This is a part II of a love story series. How many parts you ask? I’m not entirely sure yet, but at least three. We’ll see. If you missed part 1 you may find it easily by clicking the link here. This segment is titled “Walls.” Feel free to share the story if you can relate or think you know someone who can.
We were really trying to make something grow.
As I’ve said before, a lot can happen in a decade. I found myself in a strange time of my life; reverse culture shock, having returned to the south after being away for so long. I was bombarded by the strong southern accents I had gotten away from. At every corner I found familiar, friendly faces asking, “How’s your Momma and them?” It was something I had to get used to again, everyone knowing me, knowing everything, or thinking they did.

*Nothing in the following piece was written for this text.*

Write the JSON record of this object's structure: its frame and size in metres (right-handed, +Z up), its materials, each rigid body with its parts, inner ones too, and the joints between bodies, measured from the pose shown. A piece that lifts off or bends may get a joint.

I was back with family, family I had gotten used to seeing but once a year. My youngest sister didn’t even seem to really know me, and that was a strange predicament in itself. I was surrounded by love and covered with support, and for some reason I couldn’t breathe under it all.
In the middle of this, there he was. My love. So supportive and so enchanted with me. It just felt so strange. It was good, but it was foreign. It was familiar, but it was new. Even when you have a history, a past lined with true affection, things still change. A lot can happen in ten years. It changes you.
In the decade away from him I had experienced pain. It hadn’t been chocked full of bad with no good. I had experienced happiness too, but it was the rejection and relationship failures that stuck to me like gum on the bottom of your shoe. It wasn’t just the time away either. In all honesty it had been there even before I met him leading one to question, had I built up walls even then? I believe I had.
I wanted to give my heart completely to Ben, but I was unable, even as I tried, I could not. I was naturally confronted by the ruins of my life as I saw it status post a failed marriage, but I also was tickled by the memory and nagging question of “why did this not work out the first time around?”
It wasn’t just me. It was him too. We were two people trying to walk hand in hand hampered by the bubbles we placed ourselves inside for self-preservation purposes. It’s pretty easy to convince yourself that no one can hurt you as long as you don’t go out to play. If you stay inside you won’t fall down and scrape your knee. If you don’t allow your heart to be held by another there is little chance that they’ll subsequently throw it on the dirt and smash it to pieces with a cleated shoe.
You end up keeping your heart to yourself. You share a little bit of the truth, but not all of it, and certainly not the ugly stuff. In essence, you’re with someone, like they’re in the same room, but you’re by yourself. You lay in bed at night as tears course down your cheeks and you cry to the sky, “Why God? Why do I feel so alone?”
After my mother passed away I turned even more into my self, creating a cocoon, a safe haven where I could be devoid of all emotion be it good or bad. I was akin to a hermit crab or perhaps a turtle. It was lonely in my shell, but somehow felt secure.
I’ve wrote of this moment before because it rests so brilliantly in my memory. It sits on a pedestal as favored thoughts often do. It was one of those “ah ha” moments where God speaks and does it so strongly and clearly that you have no choice but to sit up and listen. Intently.
We had been in a sort of stale existence in our relationship in the year after my mom’s passing. I was emotionally checked out and really have little memory of the entire time. Some of my amnesia is grief-related, but some was just plain side effects of too much alcohol indulgence. Either way, I wasn’t investing much in way of relationships. It was much easier to sit in front of the TV chain-smoking, seeing if I could become one with the sofa. He gave me space and I didn’t seem to mind. For a girl who so often brutally needed to have people around and feel loved and desired; for once I was fine with being alone. But yet, I wasn’t. I was in an empty place, and for some reason I was pushing Ben out of it. I didn’t want to, but I was.
I can recall standing in the card section reading over Valentine’s Day cards. I found one I really liked and felt would be perfect for him. It had a pewter heart attached to the front that read “love always.” As I placed it in my cart I heard God say, “You need to mean it. Don’t give it if you don’t.”
The card spoke of steadfast love, enduring love that faced all challenges and persisted on as it was meant to do. I thought about it, and at that moment I realized I did mean it. I realized I did want that. In the card aisle at Walmart God began the work of breaking down the walls I had built around my heart. I suddenly knew it would be okay, that I would be ok, that we would be ok. I felt as if I could finally begin breathing again.